• INPUT FOR THIS TASK:

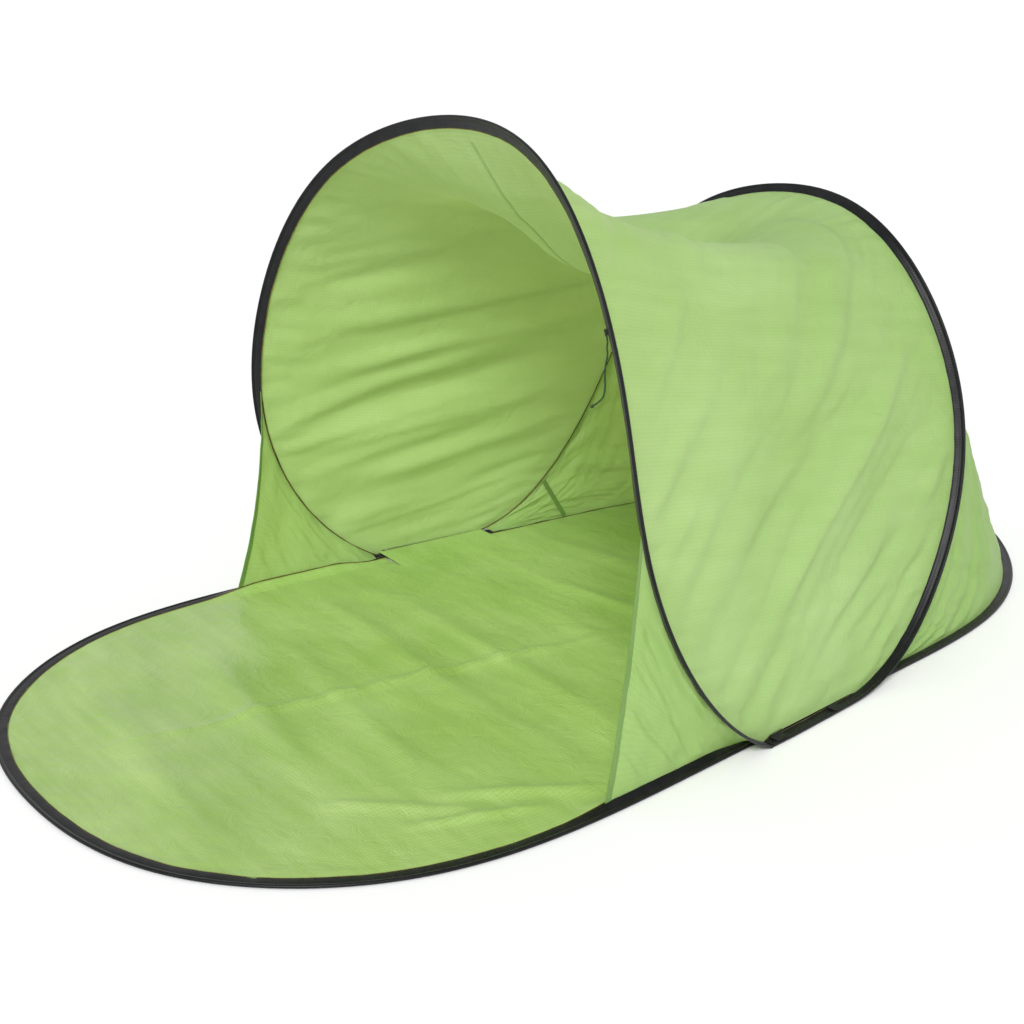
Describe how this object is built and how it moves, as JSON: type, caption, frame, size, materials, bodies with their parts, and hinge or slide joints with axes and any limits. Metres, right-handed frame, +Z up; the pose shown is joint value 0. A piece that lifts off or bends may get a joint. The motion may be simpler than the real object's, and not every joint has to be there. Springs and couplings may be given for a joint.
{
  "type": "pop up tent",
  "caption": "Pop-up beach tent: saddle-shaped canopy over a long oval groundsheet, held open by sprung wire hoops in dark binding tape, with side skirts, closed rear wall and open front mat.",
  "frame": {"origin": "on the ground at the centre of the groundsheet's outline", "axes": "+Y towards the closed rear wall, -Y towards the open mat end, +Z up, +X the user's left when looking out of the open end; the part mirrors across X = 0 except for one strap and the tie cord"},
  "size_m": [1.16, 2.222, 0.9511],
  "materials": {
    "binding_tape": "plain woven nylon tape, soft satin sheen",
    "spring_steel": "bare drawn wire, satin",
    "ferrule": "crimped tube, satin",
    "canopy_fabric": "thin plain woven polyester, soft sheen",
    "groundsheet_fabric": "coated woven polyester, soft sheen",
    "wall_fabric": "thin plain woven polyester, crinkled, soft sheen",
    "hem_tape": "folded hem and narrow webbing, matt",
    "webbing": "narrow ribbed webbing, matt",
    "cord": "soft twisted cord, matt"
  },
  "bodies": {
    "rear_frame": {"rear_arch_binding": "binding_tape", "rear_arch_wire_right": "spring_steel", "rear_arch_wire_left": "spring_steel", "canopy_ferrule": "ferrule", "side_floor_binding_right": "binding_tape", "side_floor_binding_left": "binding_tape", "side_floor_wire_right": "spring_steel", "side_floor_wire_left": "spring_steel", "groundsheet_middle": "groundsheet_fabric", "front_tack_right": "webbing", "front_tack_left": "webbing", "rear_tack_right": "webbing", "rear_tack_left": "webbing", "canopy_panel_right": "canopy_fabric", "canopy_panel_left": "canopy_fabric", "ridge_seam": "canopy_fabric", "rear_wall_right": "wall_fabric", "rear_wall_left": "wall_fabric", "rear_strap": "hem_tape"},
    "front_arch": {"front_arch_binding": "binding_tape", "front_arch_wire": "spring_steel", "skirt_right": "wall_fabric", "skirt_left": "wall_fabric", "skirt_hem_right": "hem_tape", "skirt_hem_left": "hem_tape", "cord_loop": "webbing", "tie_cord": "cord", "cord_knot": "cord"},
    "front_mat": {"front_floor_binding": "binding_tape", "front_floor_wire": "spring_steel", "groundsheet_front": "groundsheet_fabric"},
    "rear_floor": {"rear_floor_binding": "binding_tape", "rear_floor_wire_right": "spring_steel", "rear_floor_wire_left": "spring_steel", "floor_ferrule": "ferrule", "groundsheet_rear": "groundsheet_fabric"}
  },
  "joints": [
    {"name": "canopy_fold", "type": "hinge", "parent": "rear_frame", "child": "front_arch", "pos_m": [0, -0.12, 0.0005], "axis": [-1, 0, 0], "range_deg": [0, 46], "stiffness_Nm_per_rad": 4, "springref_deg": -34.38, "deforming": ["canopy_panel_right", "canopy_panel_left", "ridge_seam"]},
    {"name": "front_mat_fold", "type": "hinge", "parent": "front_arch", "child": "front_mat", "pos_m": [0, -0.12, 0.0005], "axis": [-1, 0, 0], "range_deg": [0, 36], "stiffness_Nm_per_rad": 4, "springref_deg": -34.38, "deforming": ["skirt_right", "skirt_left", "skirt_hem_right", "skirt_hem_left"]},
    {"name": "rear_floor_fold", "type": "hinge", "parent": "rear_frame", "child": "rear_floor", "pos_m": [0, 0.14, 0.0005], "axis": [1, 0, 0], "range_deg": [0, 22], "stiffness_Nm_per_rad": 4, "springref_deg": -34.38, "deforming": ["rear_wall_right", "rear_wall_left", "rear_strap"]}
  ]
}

==

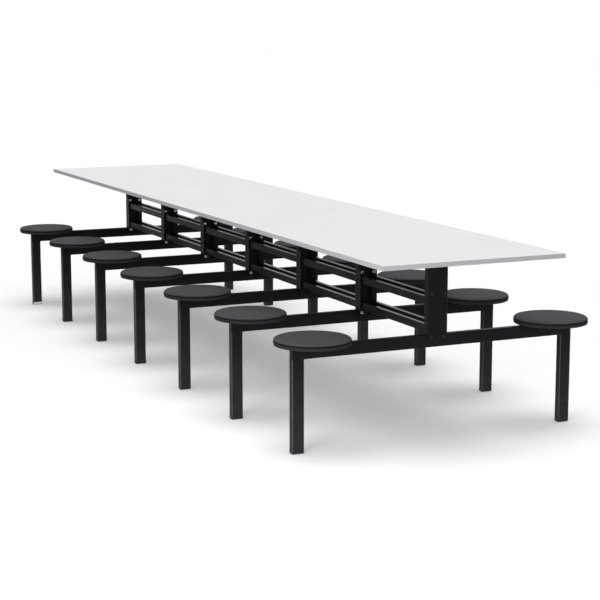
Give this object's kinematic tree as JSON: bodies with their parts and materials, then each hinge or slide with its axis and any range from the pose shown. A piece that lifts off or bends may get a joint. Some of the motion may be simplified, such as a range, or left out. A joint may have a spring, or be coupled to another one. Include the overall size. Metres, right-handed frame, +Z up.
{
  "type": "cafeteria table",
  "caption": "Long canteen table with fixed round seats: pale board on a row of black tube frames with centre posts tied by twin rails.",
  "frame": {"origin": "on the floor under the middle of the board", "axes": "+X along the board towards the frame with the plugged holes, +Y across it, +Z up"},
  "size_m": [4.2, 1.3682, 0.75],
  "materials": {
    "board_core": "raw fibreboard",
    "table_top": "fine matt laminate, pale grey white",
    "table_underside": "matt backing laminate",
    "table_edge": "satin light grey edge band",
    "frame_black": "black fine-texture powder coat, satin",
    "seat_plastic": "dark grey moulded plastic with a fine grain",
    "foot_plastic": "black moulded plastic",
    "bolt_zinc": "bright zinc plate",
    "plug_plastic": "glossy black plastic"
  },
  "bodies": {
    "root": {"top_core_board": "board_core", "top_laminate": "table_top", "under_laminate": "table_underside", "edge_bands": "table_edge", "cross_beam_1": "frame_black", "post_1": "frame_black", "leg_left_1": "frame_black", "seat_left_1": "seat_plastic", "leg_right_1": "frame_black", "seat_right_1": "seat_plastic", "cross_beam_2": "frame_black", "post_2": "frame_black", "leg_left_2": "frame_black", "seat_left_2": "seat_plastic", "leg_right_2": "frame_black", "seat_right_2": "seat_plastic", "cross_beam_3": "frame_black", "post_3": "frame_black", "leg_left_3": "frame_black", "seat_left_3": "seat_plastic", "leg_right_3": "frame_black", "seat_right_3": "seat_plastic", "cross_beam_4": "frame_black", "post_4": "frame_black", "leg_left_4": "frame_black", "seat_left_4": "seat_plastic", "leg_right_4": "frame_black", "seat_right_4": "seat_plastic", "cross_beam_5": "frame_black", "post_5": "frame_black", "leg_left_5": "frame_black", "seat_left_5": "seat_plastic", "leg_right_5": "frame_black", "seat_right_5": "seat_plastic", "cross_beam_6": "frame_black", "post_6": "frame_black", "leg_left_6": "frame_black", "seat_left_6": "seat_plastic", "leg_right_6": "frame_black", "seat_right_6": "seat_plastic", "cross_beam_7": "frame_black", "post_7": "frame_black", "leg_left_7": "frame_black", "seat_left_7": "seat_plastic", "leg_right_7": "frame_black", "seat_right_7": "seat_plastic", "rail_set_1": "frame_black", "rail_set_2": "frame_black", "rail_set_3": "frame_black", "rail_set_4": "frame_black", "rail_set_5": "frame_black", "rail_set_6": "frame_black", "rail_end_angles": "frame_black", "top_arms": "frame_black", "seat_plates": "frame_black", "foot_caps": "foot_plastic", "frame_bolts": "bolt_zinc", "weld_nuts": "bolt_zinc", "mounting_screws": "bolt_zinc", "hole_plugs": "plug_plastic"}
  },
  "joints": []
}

* * *

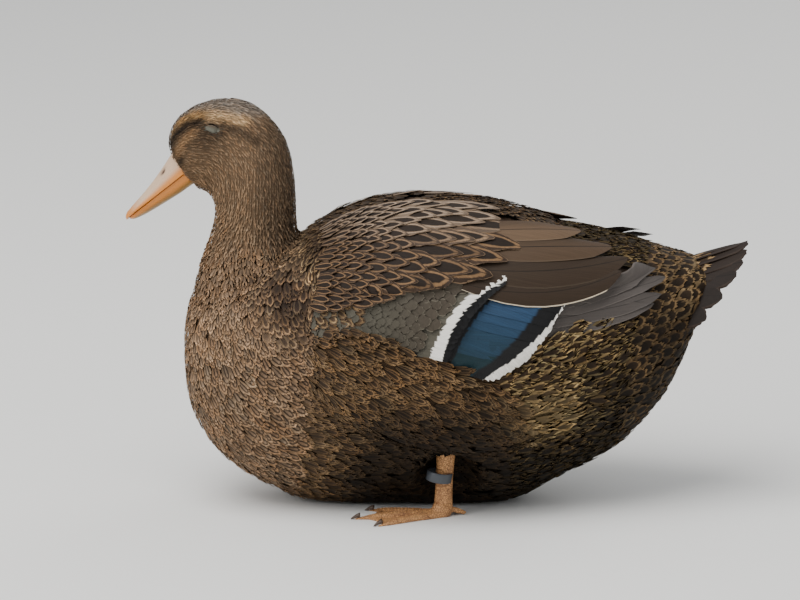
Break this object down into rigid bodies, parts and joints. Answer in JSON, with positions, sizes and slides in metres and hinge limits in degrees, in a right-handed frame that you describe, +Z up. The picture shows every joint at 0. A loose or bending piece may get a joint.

• EXERCISE:
Within the material above, find the lines that contain the word "limits"; copy them.

• SOLUTION BELOW:
Describe how this object is built and how it moves, as JSON: type, caption, frame, size, materials, bodies with their parts, and hinge or slide joints with axes and any limits. Metres, right-handed frame, +Z up; the pose shown is joint value 0. A piece that lifts off or bends may get a joint. The motion may be simpler than the real object's, and not every joint has to be there. Springs and couplings may be given for a joint.
Break this object down into rigid bodies, parts and joints. Answer in JSON, with positions, sizes and slides in metres and hinge limits in degrees, in a right-handed frame that you describe, +Z up. The picture shows every joint at 0. A loose or bending piece may get a joint.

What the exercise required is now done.